• [DATASET EXCERPT]
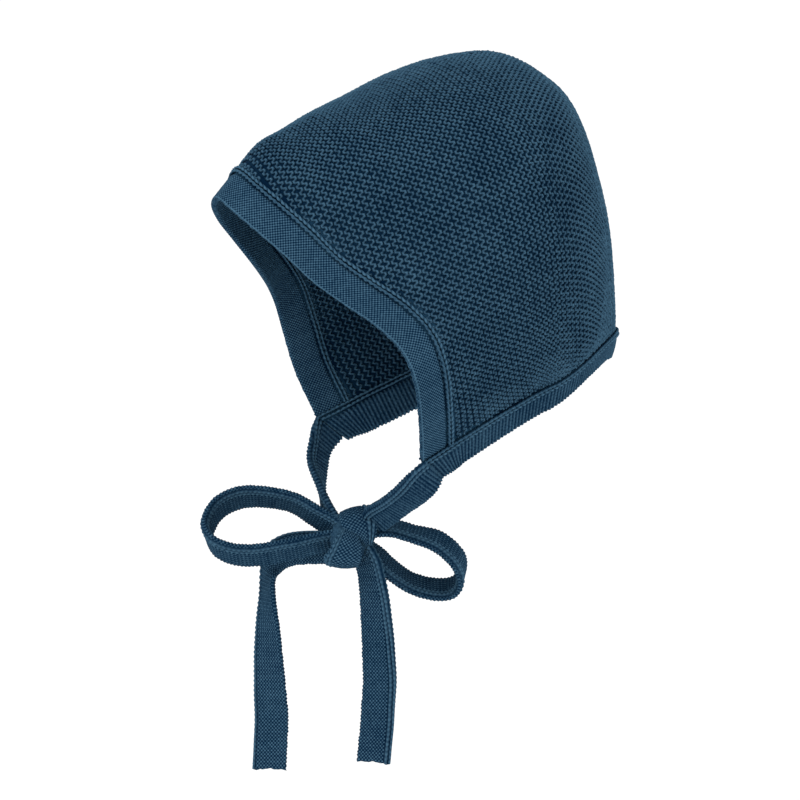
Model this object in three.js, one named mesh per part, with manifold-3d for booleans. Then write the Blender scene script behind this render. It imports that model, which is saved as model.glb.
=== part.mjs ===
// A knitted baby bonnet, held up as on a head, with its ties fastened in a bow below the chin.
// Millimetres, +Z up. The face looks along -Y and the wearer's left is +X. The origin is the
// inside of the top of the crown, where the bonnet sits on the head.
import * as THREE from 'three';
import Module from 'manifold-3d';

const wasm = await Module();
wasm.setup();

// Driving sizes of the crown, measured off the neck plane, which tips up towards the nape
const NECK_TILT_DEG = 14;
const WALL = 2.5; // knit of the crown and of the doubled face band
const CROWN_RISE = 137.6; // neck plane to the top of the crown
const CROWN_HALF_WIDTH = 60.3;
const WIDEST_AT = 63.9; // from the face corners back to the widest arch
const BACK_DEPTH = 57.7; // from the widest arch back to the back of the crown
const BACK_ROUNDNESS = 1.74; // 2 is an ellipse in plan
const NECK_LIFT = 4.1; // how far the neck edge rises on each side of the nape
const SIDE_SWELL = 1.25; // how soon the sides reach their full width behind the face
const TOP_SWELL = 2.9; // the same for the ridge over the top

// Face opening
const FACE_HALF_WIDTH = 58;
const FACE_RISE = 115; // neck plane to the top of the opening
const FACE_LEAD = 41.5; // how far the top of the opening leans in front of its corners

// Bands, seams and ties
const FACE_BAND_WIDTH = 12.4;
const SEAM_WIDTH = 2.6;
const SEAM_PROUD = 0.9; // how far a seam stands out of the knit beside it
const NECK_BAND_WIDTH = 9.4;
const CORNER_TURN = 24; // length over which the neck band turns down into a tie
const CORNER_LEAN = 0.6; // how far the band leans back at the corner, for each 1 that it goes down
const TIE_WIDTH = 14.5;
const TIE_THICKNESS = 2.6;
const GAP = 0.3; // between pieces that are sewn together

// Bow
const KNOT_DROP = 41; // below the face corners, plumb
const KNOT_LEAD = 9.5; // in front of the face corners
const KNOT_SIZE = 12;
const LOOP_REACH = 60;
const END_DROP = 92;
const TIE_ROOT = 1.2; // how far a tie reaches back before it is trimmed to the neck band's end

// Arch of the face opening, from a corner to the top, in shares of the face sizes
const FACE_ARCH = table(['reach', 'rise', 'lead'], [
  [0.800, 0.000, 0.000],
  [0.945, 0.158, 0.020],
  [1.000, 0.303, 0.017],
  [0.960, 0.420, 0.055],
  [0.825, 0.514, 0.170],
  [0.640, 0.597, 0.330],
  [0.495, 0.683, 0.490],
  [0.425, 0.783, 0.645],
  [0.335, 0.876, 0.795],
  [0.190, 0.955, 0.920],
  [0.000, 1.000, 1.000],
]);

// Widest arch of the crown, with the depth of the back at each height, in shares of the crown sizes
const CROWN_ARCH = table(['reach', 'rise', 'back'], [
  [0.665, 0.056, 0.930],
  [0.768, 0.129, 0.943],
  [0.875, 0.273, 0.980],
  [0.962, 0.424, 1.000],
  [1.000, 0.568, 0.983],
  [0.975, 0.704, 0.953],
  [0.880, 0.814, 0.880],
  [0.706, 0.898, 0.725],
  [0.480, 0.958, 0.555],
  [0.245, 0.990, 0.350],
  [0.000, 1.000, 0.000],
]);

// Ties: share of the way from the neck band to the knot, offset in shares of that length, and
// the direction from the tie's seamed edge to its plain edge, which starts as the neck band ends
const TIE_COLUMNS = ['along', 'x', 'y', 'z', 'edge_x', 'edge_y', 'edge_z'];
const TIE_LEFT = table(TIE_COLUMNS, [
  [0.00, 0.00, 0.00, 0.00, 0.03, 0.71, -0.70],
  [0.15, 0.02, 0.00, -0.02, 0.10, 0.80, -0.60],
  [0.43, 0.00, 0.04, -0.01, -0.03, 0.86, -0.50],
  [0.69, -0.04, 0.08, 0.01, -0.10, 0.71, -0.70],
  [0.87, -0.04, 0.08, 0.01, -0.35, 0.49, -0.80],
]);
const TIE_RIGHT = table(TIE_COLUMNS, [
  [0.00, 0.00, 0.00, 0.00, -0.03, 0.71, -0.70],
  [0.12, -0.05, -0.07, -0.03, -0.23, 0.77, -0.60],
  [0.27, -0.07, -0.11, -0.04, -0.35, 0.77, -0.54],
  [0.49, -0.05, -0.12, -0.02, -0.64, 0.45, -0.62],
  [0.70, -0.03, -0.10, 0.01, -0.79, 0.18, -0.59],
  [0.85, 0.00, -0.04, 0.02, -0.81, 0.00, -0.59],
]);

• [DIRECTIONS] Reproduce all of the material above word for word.

• [RESPONSE BELOW]
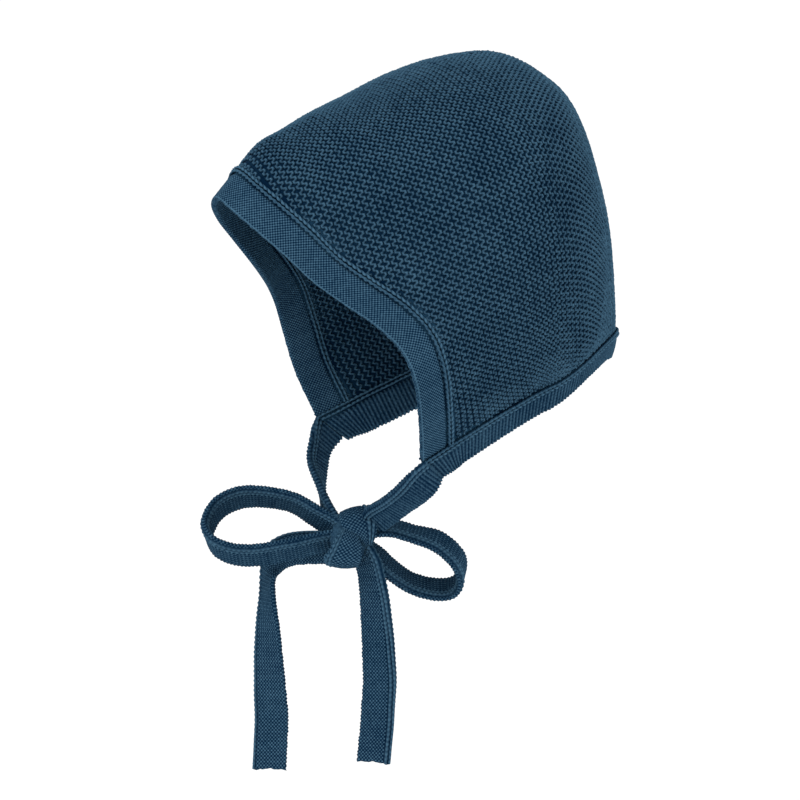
Model this object in three.js, one named mesh per part, with manifold-3d for booleans. Then write the Blender scene script behind this render. It imports that model, which is saved as model.glb.
=== part.mjs ===
// A knitted baby bonnet, held up as on a head, with its ties fastened in a bow below the chin.
// Millimetres, +Z up. The face looks along -Y and the wearer's left is +X. The origin is the
// inside of the top of the crown, where the bonnet sits on the head.
import * as THREE from 'three';
import Module from 'manifold-3d';

const wasm = await Module();
wasm.setup();

// Driving sizes of the crown, measured off the neck plane, which tips up towards the nape
const NECK_TILT_DEG = 14;
const WALL = 2.5; // knit of the crown and of the doubled face band
const CROWN_RISE = 137.6; // neck plane to the top of the crown
const CROWN_HALF_WIDTH = 60.3;
const WIDEST_AT = 63.9; // from the face corners back to the widest arch
const BACK_DEPTH = 57.7; // from the widest arch back to the back of the crown
const BACK_ROUNDNESS = 1.74; // 2 is an ellipse in plan
const NECK_LIFT = 4.1; // how far the neck edge rises on each side of the nape
const SIDE_SWELL = 1.25; // how soon the sides reach their full width behind the face
const TOP_SWELL = 2.9; // the same for the ridge over the top

// Face opening
const FACE_HALF_WIDTH = 58;
const FACE_RISE = 115; // neck plane to the top of the opening
const FACE_LEAD = 41.5; // how far the top of the opening leans in front of its corners

// Bands, seams and ties
const FACE_BAND_WIDTH = 12.4;
const SEAM_WIDTH = 2.6;
const SEAM_PROUD = 0.9; // how far a seam stands out of the knit beside it
const NECK_BAND_WIDTH = 9.4;
const CORNER_TURN = 24; // length over which the neck band turns down into a tie
const CORNER_LEAN = 0.6; // how far the band leans back at the corner, for each 1 that it goes down
const TIE_WIDTH = 14.5;
const TIE_THICKNESS = 2.6;
const GAP = 0.3; // between pieces that are sewn together

// Bow
const KNOT_DROP = 41; // below the face corners, plumb
const KNOT_LEAD = 9.5; // in front of the face corners
const KNOT_SIZE = 12;
const LOOP_REACH = 60;
const END_DROP = 92;
const TIE_ROOT = 1.2; // how far a tie reaches back before it is trimmed to the neck band's end

// Arch of the face opening, from a corner to the top, in shares of the face sizes
const FACE_ARCH = table(['reach', 'rise', 'lead'], [
  [0.800, 0.000, 0.000],
  [0.945, 0.158, 0.020],
  [1.000, 0.303, 0.017],
  [0.960, 0.420, 0.055],
  [0.825, 0.514, 0.170],
  [0.640, 0.597, 0.330],
  [0.495, 0.683, 0.490],
  [0.425, 0.783, 0.645],
  [0.335, 0.876, 0.795],
  [0.190, 0.955, 0.920],
  [0.000, 1.000, 1.000],
]);

// Widest arch of the crown, with the depth of the back at each height, in shares of the crown sizes
const CROWN_ARCH = table(['reach', 'rise', 'back'], [
  [0.665, 0.056, 0.930],
  [0.768, 0.129, 0.943],
  [0.875, 0.273, 0.980],
  [0.962, 0.424, 1.000],
  [1.000, 0.568, 0.983],
  [0.975, 0.704, 0.953],
  [0.880, 0.814, 0.880],
  [0.706, 0.898, 0.725],
  [0.480, 0.958, 0.555],
  [0.245, 0.990, 0.350],
  [0.000, 1.000, 0.000],
]);

// Ties: share of the way from the neck band to the knot, offset in shares of that length, and
// the direction from the tie's seamed edge to its plain edge, which starts as the neck band ends
const TIE_COLUMNS = ['along', 'x', 'y', 'z', 'edge_x', 'edge_y', 'edge_z'];
const TIE_LEFT = table(TIE_COLUMNS, [
  [0.00, 0.00, 0.00, 0.00, 0.03, 0.71, -0.70],
  [0.15, 0.02, 0.00, -0.02, 0.10, 0.80, -0.60],
  [0.43, 0.00, 0.04, -0.01, -0.03, 0.86, -0.50],
  [0.69, -0.04, 0.08, 0.01, -0.10, 0.71, -0.70],
  [0.87, -0.04, 0.08, 0.01, -0.35, 0.49, -0.80],
]);
const TIE_RIGHT = table(TIE_COLUMNS, [
  [0.00, 0.00, 0.00, 0.00, -0.03, 0.71, -0.70],
  [0.12, -0.05, -0.07, -0.03, -0.23, 0.77, -0.60],
  [0.27, -0.07, -0.11, -0.04, -0.35, 0.77, -0.54],
  [0.49, -0.05, -0.12, -0.02, -0.64, 0.45, -0.62],
  [0.70, -0.03, -0.10, 0.01, -0.79, 0.18, -0.59],
  [0.85, 0.00, -0.04, 0.02, -0.81, 0.00, -0.59],
]);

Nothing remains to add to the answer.